WHATEVER THE MIDDLE PART IS CALLED
As thankful as I was that they did not sing ‘kandi pow’(also known as ‘soni de nakhre sone lagde’) in chorus with Bhajhan instruments in the background, Men correcting each other’s ‘sur’ while singing and Women cribbing later on about how the fellow free spirited women’s absence or low attendance in the practice sessions ruined the surreal experience of chanting kaindi pow in chorus, I must say, there was other stuff.
The organisers of the party had asked me to make a mix cd of songs. After 24 hours of work, keeping everyone’s taste in mind, I prepared
My list
And this is what was finally played
Their list
1. Munni Badnaam hui
2. Munni Badnaam hui
3. Sheila ki jaawaa….
(X comes shouting)
X:”Munni ko badnaam karo”
Everyone: Munni! Munni!
Me: (Munni ke bacche)
My Dad could actually not figure which language Sheila ki jawani is sung, as they would not let it go beyond..”I know you like me..bu..”
And
4. Munni all the way
And the worst part is, their cd player was sequential access and we had to fast forward all songs to get back to Munni and everyone became hyper and impatient in its absence.

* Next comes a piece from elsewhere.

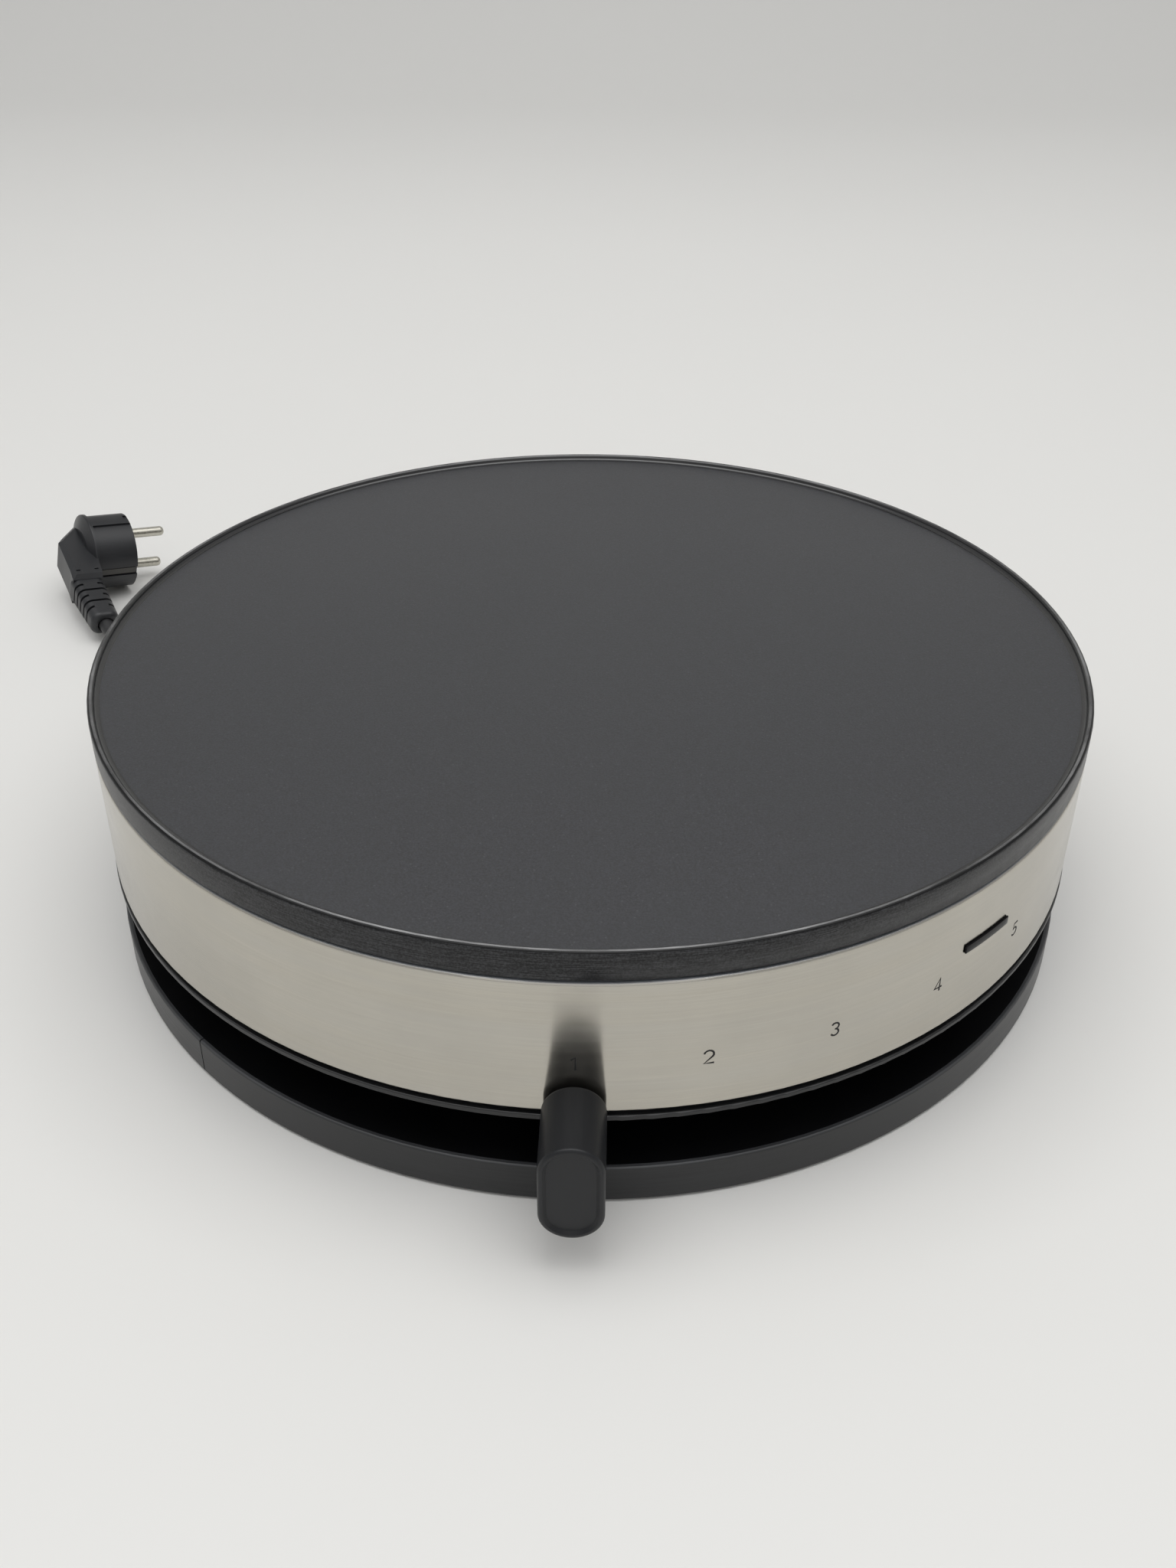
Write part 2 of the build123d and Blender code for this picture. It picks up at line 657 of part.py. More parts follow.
# ---------------------------------------------------------------- cord inside the base
def cord_relief(reach):
    """Moulded relief: plate inside the wall, neck through it, ribbed taper outside."""
    wall_y = PAN_R - WALL
    neck_r = CORD_R + 0.6
    root_r, tip_r = 5.8, 4.5
    taper_y = OUTER_R + 2.6
    corners = [
        (0, wall_y - 3.0, 0),
        (neck_r, wall_y - 3.0, 0),
        (neck_r, OUTER_R + 0.2, 0),
        (root_r + 0.6, OUTER_R + 0.2, 0),
        (root_r + 0.6, taper_y, 0.8),
    ]
    for i in range(4):
        y = taper_y + 3.0 + 5.2 * i
        r = root_r + (tip_r - root_r) * (y - taper_y) / (reach - taper_y)
        corners += [(r, y, 0.3), (CORD_R + 0.5, y, 0), (CORD_R + 0.5, y + 1.6, 0), (r - 0.1, y + 1.6, 0.3)]
    corners += [(tip_r, reach, 0.6), (0, reach, 0)]
    sleeve = Pos(0, 0, OUTLET_Z) * Rot(-90, 0, 0) * turned(*corners)
    plate = block(-9, 9, wall_y - 3.0, wall_y - 0.4, COVER_Z + COVER_T + 0.2, DECK_Z - WALL - 0.2)
    return plate + sleeve


def cord_tail():
    """Cord inside the base, from the relief to the terminal block."""
    tail = Cylinder(CORD_R, 54, rotation=(90, 0, 0))
    return Pos(0, PAN_R - WALL - 3.0 - 27, OUTLET_Z) * tail


def cord_clamp():
    """Saddle over the cord tail, with two screws down into the cover."""
    y = 128.0 - 8
    floor = COVER_Z + COVER_T
    saddle = block(-13, 13, y - 4, y + 4, floor, floor + 4)
    saddle += Pos(0, y, OUTLET_Z) * Cylinder(5.5, 8, rotation=(90, 0, 0))
    saddle &= block(-13, 13, y - 4, y + 4, floor, floor + 12)
    return saddle - Pos(0, y, OUTLET_Z) * Cylinder(CORD_R + 0.02, 10, rotation=(90, 0, 0))


def terminal_block():
    """Three-pole block with screw wells."""
    floor = COVER_Z + COVER_T
    body = block(-17, 17, 92, 108, floor, floor + 13)
    for x in (-11, 0, 11):
        body -= Pos(x, 96, 0) * rod(2.6, floor + 5, floor + 14)
        body -= Pos(x, 104, 0) * rod(2.6, floor + 5, floor + 14)
    return body


# ---------------------------------------------------------------- free cord
def coil_ring(tie):
    """Outer shape of the wound coil, narrowed where the tie grips it."""
    half = COIL_COLUMNS * CORD_R
    high = COIL_FLOOR + COIL_LAYERS * 2 * CORD_R
    ring = turned(
        (COIL_MID_R - half, COIL_FLOOR, 2.5),
        (COIL_MID_R + half, COIL_FLOOR, 2.5),
        (COIL_MID_R + half, high, 2.5),
        (COIL_MID_R - half, high, 2.5),
    )
    return Pos(*COIL_CENTRE, 0) * ring - tie


def cord_tie():
    """Strap round the coil's turns on the side nearest the body."""
    half = COIL_COLUMNS * CORD_R
    high = COIL_FLOOR + COIL_LAYERS * 2 * CORD_R
    side = Plane(origin=(COIL_MID_R, 0, (COIL_FLOOR + high) / 2), x_dir=(1, 0, 0), z_dir=(0, 1, 0))
    outer = extrude(side * RectangleRounded(2 * half + 0.8, high - COIL_FLOOR + 0.2, 3), 6, both=True)
    inner = extrude(side * RectangleRounded(2 * half - 0.8, high - COIL_FLOOR - 1.4, 2.2), 7, both=True)
    return Pos(*COIL_CENTRE, 0) * Rot(0, 0, -60) * (outer - inner)


def trimmed(tube, neighbours):
    """The tube without what its neighbours take, as one solid."""
    return (tube - neighbours).solids().sort_by(SortBy.VOLUME)[-1]


def cord_to_coil(reach, neighbours):
    """Short free stretch from the relief onto the coil's outer turn."""
    route = [
        (0.0, reach, OUTLET_Z),
        (0.3, reach + 16.5, 7.0),
        (0.4, reach + 32.5, 4.1),
        (0.0, COIL_CENTRE[1], COIL_FLOOR + CORD_R),
    ]
    return trimmed(cord_tube(route, CORD_R, "cord_to_coil"), neighbours)


def cord_to_plug(plug_end, plug_way, neighbours):
    """Free stretch from the coil's top turn round the body to the plug."""
    leave = radians(COIL_LEAVE_DEG)
    outer_turn = COIL_MID_R + (COIL_COLUMNS - 1) * CORD_R
    top = COIL_FLOOR + (2 * COIL_LAYERS - 1) * CORD_R
    start = (COIL_CENTRE[0] + outer_turn * cos(leave), COIL_CENTRE[1] + outer_turn * sin(leave), top)
    landing = plug_end + plug_way * ((CORD_LAID - plug_end.Z) / plug_way.Z)
    route = [
        start,
        (-95.0, 262.5, 6.4),
        (-111.5, 233.5, CORD_LAID),
        (-126.0, 204.0, CORD_LAID),
        (-138.1, 174.6, CORD_LAID),
        (-155.0, 142.8, CORD_LAID),
        (-187.6, 133.2, CORD_LAID),
        (landing.X, landing.Y, landing.Z),
        (plug_end.X, plug_end.Y, plug_end.Z),
    ]
    print("cord lands at", landing)
    return trimmed(cord_tube(route, CORD_R, "cord_to_plug"), neighbours)


# ---------------------------------------------------------------- plug
def plug_place():
    """The plug's frame: X along the pins, -Y along the cord, Z from pin to pin."""
    yaw, dip, roll = radians(PLUG_YAW), radians(PLUG_DIP), radians(PLUG_ROLL)
    pins = Vector(cos(yaw) * cos(dip), sin(yaw) * cos(dip), -sin(dip))
    level = Vector(sin(yaw), -cos(yaw), 0)
    cord_way = level * cos(roll) + pins.cross(level) * sin(roll)
    upright = cord_way.cross(pins)
    return Plane(origin=(*PLUG_AT, 0), x_dir=pins, z_dir=upright), cord_way


def plug_barrel():
    """Round barrel: four sunk grip bands, two rim notches and two grooves for the earth clips."""
    barrel = turned(
        (0, -BARREL_L - 2.4, 0),
        (13, -BARREL_L - 2.4, 1.5),
        (PLUG_R, -BARREL_L, 0.8),
        (PLUG_R, 0, 1.2),
        (0, 0, 0),
    )
    sunk_r = PLUG_R - GRIP_SINK
    back = -BARREL_L + BARREL_RIM
    band = [(sunk_r, back, 0.3), (PLUG_R + 1, back, 0), (PLUG_R + 1, 1, 0), (sunk_r, 1, 0)]
    barrel -= [turned(*band, arc=72, start=a) for a in (11, 97, 191, 277)]
    notch = block(sunk_r, PLUG_R + 1, -GROOVE_HALF_W, GROOVE_HALF_W, -2.5, 1)
    groove = block(-GROOVE_HALF_W, GROOVE_HALF_W, PLUG_R - GROOVE_DEPTH, PLUG_R + 1, back, 1)
    barrel -= [notch, Rot(0, 0, 180) * notch, groove, Rot(0, 0, 180) * groove]
    return Rot(0, 90, 0) * barrel


def plug_spine():
    """Flat-sided block behind the barrel that turns the cord's way down, with two small marks."""
    side = Polyline(
        (-20.0, 14.0),
        (-23.3, 12.7),
        (-31.3, 4.5),
        (-34.3, 1.0),
        (-35.6, -22.0),
        (-36.6, -30.0),
        (-22.0, -30.0),
        (-20.0, -16.0),
        close=True,
    )
    spine = extrude(make_face(side), SPINE_HALF, both=True)
    long_edges = spine.edges().filter_by(lambda e: abs(abs(e.center().Z) - SPINE_HALF) < 0.01)
    spine = chamfer(long_edges.filter_by(lambda e: e.center().X < -25), 1.9)
    mark = block(-1, 1, -25.5, -24.5, SPINE_HALF - 0.5, SPINE_HALF + 1)
    return spine - [Pos(x, 0, 0) * mark for x in (-32.6, -23.6)]


def relief_section(out, width, height, corner):
    """Cross-section of the plug's relief at a distance from the pins' axis."""
    face = Plane(origin=(-RELIEF_BACK, -out, 0), x_dir=(1, 0, 0), z_dir=(0, -1, 0))
    return face * RectangleRounded(width, height, corner)


def plug_relief():
    """Tapered relief: slots from both sides take turns with grooves all round."""
    relief = loft([relief_section(28, 15.4, 13.6, 3.4), relief_section(RELIEF_OUT, 13.4, 12.2, 4.6)])
    relief = fillet(relief.edges().group_by(Axis.Y)[0], 2.6)
    side_slot = block(3.4, 12, -RELIEF_SLOT_W, 0, -12, 12)
    for out in (33.0, 41.5, 50.0):
        at = Pos(-RELIEF_BACK, -out, 0)
        relief -= [at * side_slot, at * Rot(0, 180, 0) * side_slot]
    for out in (37.25, 45.75):
        ring = extrude(relief_section(out, 24, 24, 1), RELIEF_SLOT_W)
        relief -= ring - extrude(relief_section(out, 10.6, 9.0, 3), RELIEF_SLOT_W)
    mouth = Cylinder(CORD_R + 0.5, 2 * CORD_SEAT, rotation=(90, 0, 0))
    return relief - Pos(-RELIEF_BACK, -RELIEF_OUT, 0) * mouth


def plug_body():
    return plug_barrel() + plug_spine() + plug_relief() - plug_pin_rods()


def plug_pin_rods():
    """Round pins, each with a wider root held in the barrel."""
    pin = Rot(0, 90, 0) * turned(
        (0, -PIN_ROOT_L, 0),
        (PIN_ROOT_R, -PIN_ROOT_L, 0.5),
        (PIN_ROOT_R, 0, 0),
        (PIN_R, 0, 0),
        (PIN_R, PIN_L, 2.0),
        (0, PIN_L, 0),
    )
    return [Pos(0, 0, z) * pin for z in (-PIN_PITCH / 2, PIN_PITCH / 2)]


def plug_earth_clips():
    """Contact strips on the floors of the barrel's grooves."""
    floor = -PLUG_R + GROOVE_DEPTH
    strip = block(-BARREL_L + BARREL_RIM + 0.6, -0.8, floor - 0.7, floor, -1.6, 1.6)
    strip = fillet(strip.edges().filter_by(Axis.Z), 0.3)
    return [strip, Rot(180, 0, 0) * strip]


# ---------------------------------------------------------------- build
def build():
    nodes = {}
    element = heating_element()
    nodes["hot_plate"] = hot_plate(element)
    nodes["heating_element"] = element
    nodes["element_terminals"] = element_terminals()
    nodes["plate_gasket"] = plate_gasket()
    nodes["heat_shield"] = heat_shield()
    nodes["thermal_cutout"] = thermal_cutout()
    nodes["plate_studs"] = plate_studs()
    nodes["stud_spacers"] = stud_spacers()
    nodes["stud_nuts"] = stud_nuts()
    nodes["steel_drum"] = steel_drum()
    nodes["indicator_lens"] = indicator_lens()
    nodes["lamp_holder"] = lamp_holder()
    nodes["indicator_lamp"] = indicator_lamp()
    nodes["housing_tray"] = housing_tray()
    nodes["pedestal_ring"] = pedestal_ring()
    nodes["pedestal_screws"] = pedestal_screws()
    nodes["base_trim"] = base_trim()
    nodes["base_pan"] = base_pan()
    nodes["bottom_cover"] = bottom_cover()
    nodes["rubber_feet"] = rubber_feet()
    nodes["cover_screws"] = cover_screws()
    nodes["thermostat"] = thermostat()
    nodes["thermostat_screws"] = thermostat_screws()
    nodes["thermostat_shaft"] = thermostat_shaft()
    nodes["lever_arm"] = lever_arm()
    nodes["lever_knob"] = lever_knob()
    nodes["hub_screw"] = hub_screw()
    nodes["terminal_block"] = terminal_block()
    nodes["cord_clamp"] = cord_clamp()
    nodes["cord_tail"] = cord_tail()

    reach = -nodes["lever_knob"].bounding_box().min.Y
    nodes["cord_relief"] = cord_relief(reach)
    nodes["base_pan"] -= nodes["cord_relief"]

    frame, cord_way = plug_place()
    body = frame * plug_body()
    lift = 0.02 - body.bounding_box().min.Z
    place = Pos(0, 0, lift) * frame.location
    nodes["plug_body"] = Pos(0, 0, lift) * body
    nodes["plug_pins"] = group([place * pin for pin in plug_pin_rods()])
    nodes["plug_earth_clips"] = group([place * clip for clip in plug_earth_clips()])
    plug_end = (place * Pos(-RELIEF_BACK, CORD_SEAT - RELIEF_OUT, 0)).position
    print("plug lift", round(lift, 2), "plug end", plug_end, "cord way", cord_way)

    tie = cord_tie()
    coil = coil_ring(tie)
    nodes["cord_tie"] = tie
    nodes["cord_coil"] = coil
    nodes["cord_to_coil"] = cord_to_coil(reach, [coil, tie, nodes["cord_relief"]])
    nodes["cord_to_plug"] = cord_to_plug(plug_end, cord_way, [coil, tie, nodes["plug_body"]])
    print("relief tip at", round(reach, 3))
    return nodes


os.makedirs("parts", exist_ok=True)
for node_name, shape in build().items():
    export_step(shape, f"parts/{node_name}.step")
    print("wrote", node_name)
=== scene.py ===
import bpy
import bmesh
import math
from mathutils import Matrix, Vector


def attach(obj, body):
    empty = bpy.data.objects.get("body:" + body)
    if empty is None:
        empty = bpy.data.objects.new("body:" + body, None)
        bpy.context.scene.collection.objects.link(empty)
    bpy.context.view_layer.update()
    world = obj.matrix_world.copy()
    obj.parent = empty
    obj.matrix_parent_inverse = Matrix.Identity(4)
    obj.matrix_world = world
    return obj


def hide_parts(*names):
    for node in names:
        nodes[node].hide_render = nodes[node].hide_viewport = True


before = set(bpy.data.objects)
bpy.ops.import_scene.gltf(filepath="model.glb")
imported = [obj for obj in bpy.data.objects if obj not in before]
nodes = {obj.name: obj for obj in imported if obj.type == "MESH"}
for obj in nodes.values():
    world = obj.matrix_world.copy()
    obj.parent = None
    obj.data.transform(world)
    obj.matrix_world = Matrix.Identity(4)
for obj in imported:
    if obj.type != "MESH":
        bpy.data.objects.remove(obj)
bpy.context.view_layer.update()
bodyRadius = 0.175
print("frame loaded:", len(nodes), "nodes")

# camera, at the height and tilt of a person looking down at the worktop
cameraSet = {
    "place": (0.0, -0.4921, 0.3634),
    "forward": (-0.00107, 0.83093, -0.55637),
    "rollDeg": 0.406,
    "lens": 35.6,
    "sensor": 36.0,
    "clip": (0.01, 50.0),
}


def makeCamera(s):
    data = bpy.data.cameras.new("camera")
    data.sensor_width = s["sensor"]
    data.lens = s["lens"]
    data.clip_start, data.clip_end = s["clip"]
    cam = bpy.data.objects.new("camera", data)
    bpy.context.scene.collection.objects.link(cam)
    turn = Vector(s["forward"]).to_track_quat("-Z", "Y").to_matrix()
    turn = turn @ Matrix.Rotation(math.radians(s["rollDeg"]), 3, "Z")
    cam.matrix_world = Matrix.Translation(s["place"]) @ turn.to_4x4()
    bpy.context.scene.camera = cam


makeCamera(cameraSet)
bpy.context.scene.view_settings.view_transform = "Standard"
print("camera placed")


# small helpers for meshes
def addObject(name, data, body="housing"):
    obj = bpy.data.objects.new(name, data)
    bpy.context.scene.collection.objects.link(obj)
    if body:
        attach(obj, body)
    return obj


def meshFrom(bm, name):
    mesh = bpy.data.meshes.new(name)
    bm.to_mesh(mesh)
    bm.free()
    return mesh


def shadeSmooth(mesh, angleDeg=35):
    mesh.shade_smooth()
    mesh.set_sharp_from_angle(angle=math.radians(angleDeg))


def azimuthPoint(radius, azimuthDeg, z):
    turn = math.radians(azimuthDeg)
    return Vector((radius * math.sin(turn), -radius * math.cos(turn), z))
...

I mean seriously, while I was making my mix cd, I thought what will the men do in these songs. All the men were dancing and women were standing and clapping (partially because X had stolen the show and all eyes were on him).
I would actually prefer any other the party I have ever attended, even the one where the room started to shake as the guests started dancing (or was it just loud music?).
Hosts: Don’t worry, it happens often. The room was not a part of the building initially and was attached only later on without any foundation like a suspension bridge.
Me: (well, that is a relief)
I probably liked this one because it was funny to see how everyone had put on a brave face to be polite to the hosts. In all fairness, the hosts did have to pay back more than they had bargained for, by saying “lovely! Lovely!” and “so useful!” to the gifts presented by the overexcited guest who made them open her presents there and then (no exaggeration: she even made them click pictures).
1. Topic of conversation
A, B, C, and other capital letters are acquaintances and have no other choice but to be there
A: It’s cold, right?
B: I am feeling warm. May be it’s my new jacket.(yay! my bit is done. Now I don’t need to talk for the rest of the night and won’t be held responsible for any awkward silence.)
C: It’s so much colder outside. The heaters are doing their job well here, and it’s a closed place the CO2 keeping it warm.Blah Blah..*Greenhouse effect*..blah blah..*Global Warming*..Blah Blah.
D: How is college going?
E: Fine. You know, today, I caught a fly with chopsticks :D (least appreciated and generally considered eccentric or awkward).
2. Conversations aimed at you
Women telling me “You have grown thin. Start eating fattening things”. Even if I give them the benefit of doubt that they are “genuinely concerned”, it is rude. I don’t go around pointing out to people how fat they are. This is where I fail to understand social protocol. No really, if it were consistent, the conversation would go something like
Fat Woman: you are thin.
Me: You are appropriately named.
3. Munni badnaam hui:
When this song is played if you are not standing or highly drunk then it will ‘lull’ you to sleep. The beat throughout the song is so consistent. 2 to 3 reruns should be enough for an insomniac of the highest order, but, don’t overdo it as it may lead to nightmares.
EPILOGUE
It was already 12, but, since the people did not get to countdown in chorus ten seconds before 12 (as they were high on Munni and lost track of time)they counted down anyway.
Him: Blah Blah..*Grand Success.*Blah blah.*3 cheers*
X:Hip Hip
X:Hurray
X:Hip Hip
X:Hurray
X:Hip Hip
X:Hurray
PS-as you must have figured by now, I did not make the video. But, Discovery guys, feel free to sue me. I don’t mind a tiny lawsuit to meet you guys.